Since Kaluza’s calculations yielded an extra set of equations with Einstein’s formulas for gravity, it’s logical to assume that extending the number of known dimensions to five might also extend E=mc^2. This conclusion is supported by the paper “Did Einstein prove E=mc^2” which states, “The mass–energy formula cannot be derived by Einstein's 1905 argument, except as an approximate relation …” (Ohanian, H.C. Studies in History and Philosophy of Modern Physics Part B: Volume 40, Issue 2, May 2009, Pages 167-173) A more precise relation might be obtained in the following way –
The wave-particle duality of quantum mechanics can be described by starting with v = fλ (wave velocity equals frequency times Greek letter lambda which denotes wavelength). Velocity (speed in a constant direction) of a collection of particles like a car equals distance divided by duration. Since distance is a measure that has to do with space while duration is a measure that has to do with time, it equals space divided by time. (Greene, B. in "Speed", part of his "Space, Time and Einstein" course at http://www.worldscienceu.com/courses/1/elements/YhF9pw) Gravitational and electromagnetic wave motion (space-time motion) travels at c, the speed of light ie
(v= fλ) = distance/duration = space/time = c
A particle's velocity, whether the particle be a boson or fermion, is directly dependent on its energy – so it may be said that
E = (v=fλ) = distance/duration = space/time = c
This is not quite right since c represents energy alone, and space-time deals with mass-energy, so it's better to say
E = (v=fλ) = distance/duration = space/time = mc
What about the 2 in E=mc^2? In later papers Einstein repetitively stressed that his mass-energy equation is strictly limited to observers co-moving with the object under study, and co-movement may be represented by the exponent 2.

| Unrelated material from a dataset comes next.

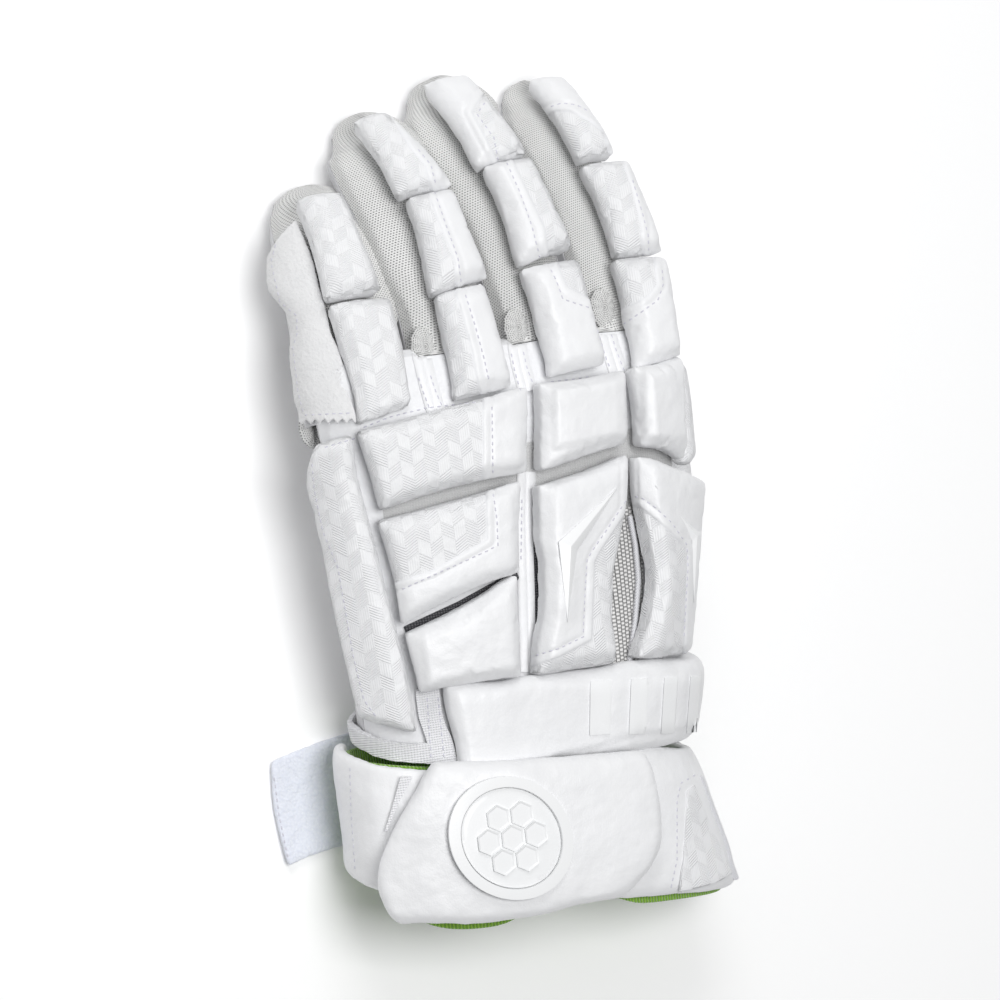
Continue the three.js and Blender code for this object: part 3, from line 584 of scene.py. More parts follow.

If Kaluza and the 5th dimension can extend E=mc^2, can they also extend photon-graviton interaction to the two nuclear forces. This would be done by the quantum spin of the photon (one) and the spin of the graviton (two) producing, via Hawking, * 1 +1/2 -1/2=the spin of the weak and strong forces’ bosons (one).
* Professor Stephen Hawking writes, (Hawking, S.W. A Brief History of Time. Bantam Press, pp.66-67) -
"What the spin of a particle really tells us is what the particle looks like from different directions."
Spin 1 is like an arrow-tip pointing, say, up. A photon has to be turned round a full revolution of 360 degrees to look the same.
Spin 2 is like an arrow with 2 tips - 1 pointing up, 1 down. A graviton has to be turned half a revolution (180 degrees) to look the same.
Spin 0 is like a ball of arrows having no spaces. A Higgs boson looks like a dot: the same from every direction.
Spin ½ is logically like a Mobius strip, though Hawking doesn’t specifically say so. This is because a particle of matter has to be turned through two complete revolutions to look the same, and you must travel around a Mobius strip twice to reach the starting point.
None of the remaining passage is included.